-- Start AVAILABLE DATA --

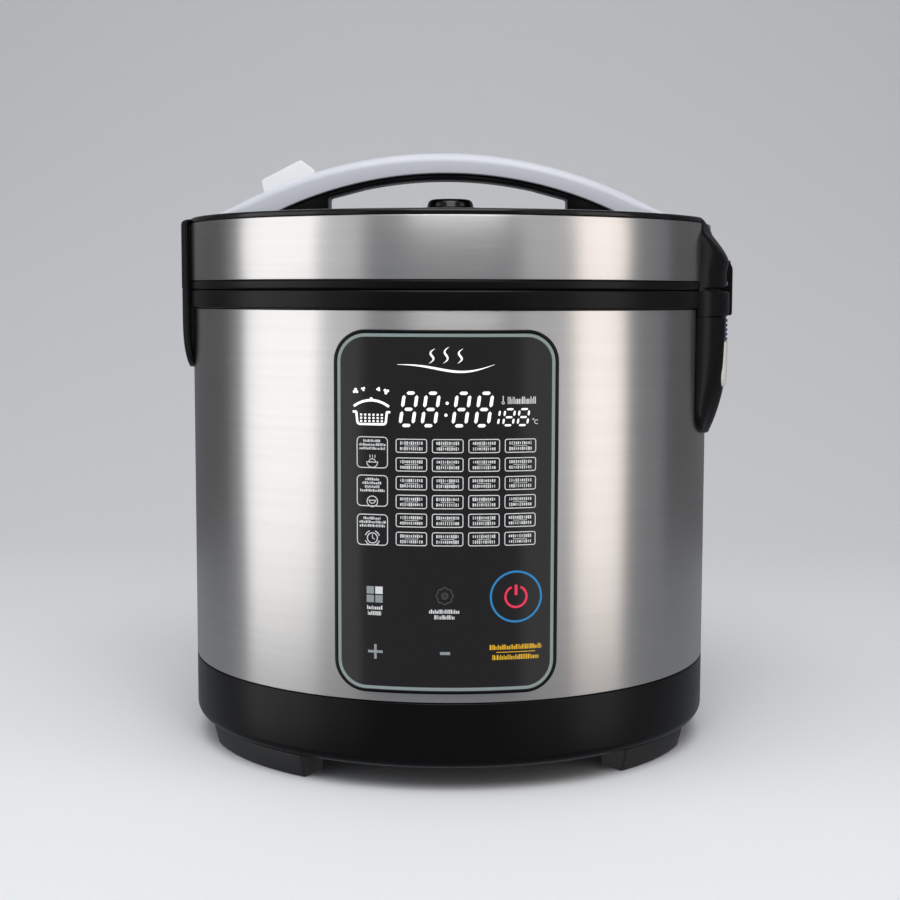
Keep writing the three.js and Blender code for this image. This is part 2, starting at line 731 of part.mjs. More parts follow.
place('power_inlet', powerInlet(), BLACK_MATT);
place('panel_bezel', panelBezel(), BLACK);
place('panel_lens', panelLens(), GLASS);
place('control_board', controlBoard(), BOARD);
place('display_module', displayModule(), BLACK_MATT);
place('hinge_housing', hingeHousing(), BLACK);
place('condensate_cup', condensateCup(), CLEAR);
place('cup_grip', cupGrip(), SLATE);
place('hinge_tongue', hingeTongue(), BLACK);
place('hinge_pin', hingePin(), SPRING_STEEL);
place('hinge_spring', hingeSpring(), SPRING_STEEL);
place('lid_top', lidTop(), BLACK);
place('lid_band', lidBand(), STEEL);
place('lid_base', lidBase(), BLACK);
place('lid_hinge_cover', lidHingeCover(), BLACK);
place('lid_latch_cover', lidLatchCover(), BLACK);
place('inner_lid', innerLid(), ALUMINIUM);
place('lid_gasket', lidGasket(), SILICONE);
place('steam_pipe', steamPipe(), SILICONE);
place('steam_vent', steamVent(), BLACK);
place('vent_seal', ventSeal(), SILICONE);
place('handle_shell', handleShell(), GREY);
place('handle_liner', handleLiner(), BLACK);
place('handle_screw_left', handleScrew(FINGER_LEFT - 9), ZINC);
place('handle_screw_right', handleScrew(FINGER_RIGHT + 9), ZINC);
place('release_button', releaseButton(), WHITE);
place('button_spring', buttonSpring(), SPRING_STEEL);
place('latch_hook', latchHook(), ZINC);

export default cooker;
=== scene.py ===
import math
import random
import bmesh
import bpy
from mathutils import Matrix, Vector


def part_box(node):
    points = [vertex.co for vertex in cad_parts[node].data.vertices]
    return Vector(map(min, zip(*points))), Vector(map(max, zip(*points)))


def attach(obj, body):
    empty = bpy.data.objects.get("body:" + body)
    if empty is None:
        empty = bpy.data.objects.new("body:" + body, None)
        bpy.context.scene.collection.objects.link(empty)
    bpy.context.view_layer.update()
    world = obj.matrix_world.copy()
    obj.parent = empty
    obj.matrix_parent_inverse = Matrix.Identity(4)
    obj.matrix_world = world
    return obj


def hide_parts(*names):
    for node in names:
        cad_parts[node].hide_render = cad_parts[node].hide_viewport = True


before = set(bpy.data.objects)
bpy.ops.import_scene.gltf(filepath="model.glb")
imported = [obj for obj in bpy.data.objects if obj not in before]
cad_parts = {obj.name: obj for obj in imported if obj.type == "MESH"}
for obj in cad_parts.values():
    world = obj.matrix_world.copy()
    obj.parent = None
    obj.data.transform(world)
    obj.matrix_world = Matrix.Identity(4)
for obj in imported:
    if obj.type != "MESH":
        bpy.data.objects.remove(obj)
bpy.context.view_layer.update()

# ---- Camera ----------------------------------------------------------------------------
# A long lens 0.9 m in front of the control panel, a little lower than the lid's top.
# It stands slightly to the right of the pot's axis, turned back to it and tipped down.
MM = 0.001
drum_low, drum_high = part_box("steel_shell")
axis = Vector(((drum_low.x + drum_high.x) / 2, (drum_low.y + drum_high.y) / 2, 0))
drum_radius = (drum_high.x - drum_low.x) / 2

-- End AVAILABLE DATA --

Everything from the first line above through the line that contains "obj.matrix_parent_inverse = Matrix.Identity(4)" should be duplicated exactly, please, and nothing beyond it.

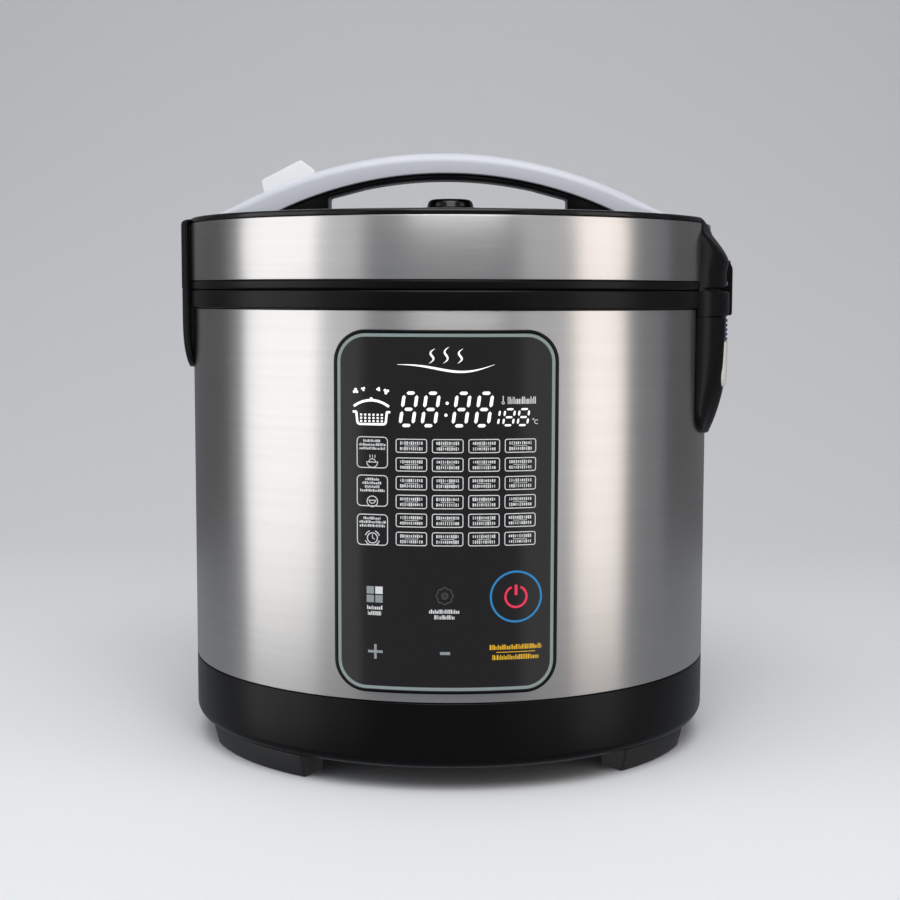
Keep writing the three.js and Blender code for this image. This is part 2, starting at line 731 of part.mjs. More parts follow.
place('power_inlet', powerInlet(), BLACK_MATT);
place('panel_bezel', panelBezel(), BLACK);
place('panel_lens', panelLens(), GLASS);
place('control_board', controlBoard(), BOARD);
place('display_module', displayModule(), BLACK_MATT);
place('hinge_housing', hingeHousing(), BLACK);
place('condensate_cup', condensateCup(), CLEAR);
place('cup_grip', cupGrip(), SLATE);
place('hinge_tongue', hingeTongue(), BLACK);
place('hinge_pin', hingePin(), SPRING_STEEL);
place('hinge_spring', hingeSpring(), SPRING_STEEL);
place('lid_top', lidTop(), BLACK);
place('lid_band', lidBand(), STEEL);
place('lid_base', lidBase(), BLACK);
place('lid_hinge_cover', lidHingeCover(), BLACK);
place('lid_latch_cover', lidLatchCover(), BLACK);
place('inner_lid', innerLid(), ALUMINIUM);
place('lid_gasket', lidGasket(), SILICONE);
place('steam_pipe', steamPipe(), SILICONE);
place('steam_vent', steamVent(), BLACK);
place('vent_seal', ventSeal(), SILICONE);
place('handle_shell', handleShell(), GREY);
place('handle_liner', handleLiner(), BLACK);
place('handle_screw_left', handleScrew(FINGER_LEFT - 9), ZINC);
place('handle_screw_right', handleScrew(FINGER_RIGHT + 9), ZINC);
place('release_button', releaseButton(), WHITE);
place('button_spring', buttonSpring(), SPRING_STEEL);
place('latch_hook', latchHook(), ZINC);

export default cooker;
=== scene.py ===
import math
import random
import bmesh
import bpy
from mathutils import Matrix, Vector


def part_box(node):
    points = [vertex.co for vertex in cad_parts[node].data.vertices]
    return Vector(map(min, zip(*points))), Vector(map(max, zip(*points)))


def attach(obj, body):
    empty = bpy.data.objects.get("body:" + body)
    if empty is None:
        empty = bpy.data.objects.new("body:" + body, None)
        bpy.context.scene.collection.objects.link(empty)
    bpy.context.view_layer.update()
    world = obj.matrix_world.copy()
    obj.parent = empty
    obj.matrix_parent_inverse = Matrix.Identity(4)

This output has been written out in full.